As comedian Ellen DeGeneres explained last week on her television show: “Everybody is talking about bitcoin, nobody understands it.”
Students, business professionals and investors tackled that question as they came together last Friday at Brigham Young University for its firstever Blockchain Summit. The summit, organized by BYU law student Ryan Lewis, pulled in an impressive array of experts working in this very new field.
But what is blockchain, how does it relate to bitcoin and how will it affect the layperson?
As Chad Bennett, founder and CEO of Heroic Cybersecurity in Provo, explained, the “internet is the information exchange protocol,” and “blockchain is the value exchange protocol.” Just as the internet changed the way society, at a very basic level, exchanges information, blockchain advocates say this new technology will change the way society exchanges assets.
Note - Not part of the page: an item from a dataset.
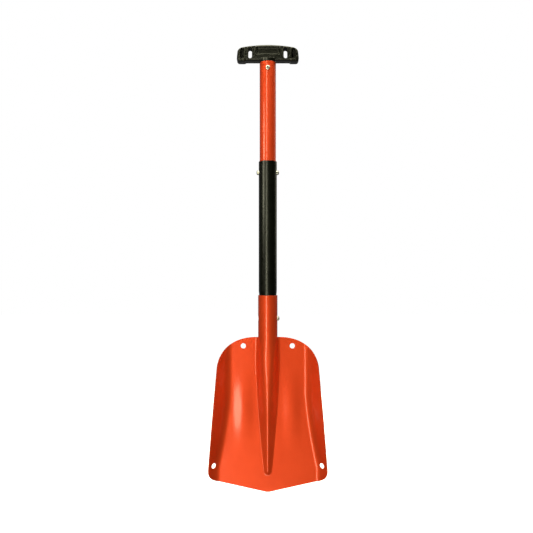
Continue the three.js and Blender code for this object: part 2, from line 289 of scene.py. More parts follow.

Jonathan Johnson, president of Medici Ventures and a member of Overstock.com’s board of directors, defined assets as: real property — like land or a home, currencies — including cryptocurrencies, or even stocks and bonds.
“An asset can be anything that, when I give it to you, you don’t want a copy. You want the actual thing,” Johnson said.
Sending someone an email or PDF — those are copies of the actual thing, he added. In that situation, users don’t care if it’s a copy. But a user does not want a “copy” of $100. They want the real thing.
“The blockchain allows for the digital transfer of assets in a way they will flow free and frictionless,” Johnson said.